If you dig through that function you will find yourself down in another function named “EnterDeepSleepRam.  If you look on line 2965 you will find that the code sets the bit in the ARM System Control Register which tells it to DeepSleep.  Then on line 2969 it executes the ARM assembly language instruction “WFI” also known as Wait For interrupt.  The WFI puts the CPU to sleep, or deep sleep depending on bit in the SCR register.  On lines 2970, 2993 and 3030 you can see that I instrumented the code to toggle the D0 GPIO so I can measure time.

Here is the SCR register documentation where you can see the bit “SLEEPDEEP” bit[2]

And later in the documentation the Wait For Interrupt (WFI) instruction.

When I ran the code I got:

  • From the falling edge of the to the rising edge is 17.12uS (deep sleep to first instruction on line 2970)
  • From the rising to falling edge is 6.25uS (line 2970 to line 2993)
  • From the falling to riding edge is 30uS (line 2993 to 3030)
  • From the rising to falling edge is 3.5uS (line 3030 to the first line in the main function)

Here is the scope trace.

What does it all mean?  There are basically three things going on from the Wakeup until the application developer has control.

  1. Cypress implementation of work arounds for chip issues
  2. Synchronization between the two MCUs in the PSoC 6
  3. Unwinding the DeepSleep preparations (user callbacks)

Write the ARM DeepSleep Register Directly and Call __WIFI

So this gives us a hint.  We could implement just the DeepSleep instructions.  If you did, the code would look like this:

Well there it is 12uS.  That is for sure below the data sheet limit of 25uS.
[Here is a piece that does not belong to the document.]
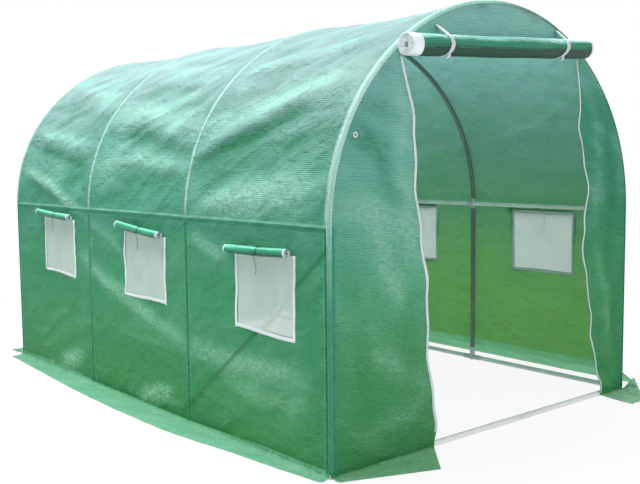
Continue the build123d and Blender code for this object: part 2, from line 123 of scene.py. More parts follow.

But is it a good idea?  No, almost certainly not.  If you don’t call the Cypress functions you will

  1. Not be protected from the dual core interactions
  2. Not call our functions to work around silicon bugs
  3. Potentially not manage the clocks correctly

So unless you have some really compelling reason you should just use the Cypress functions and accept the 50ish uS to get back to Active.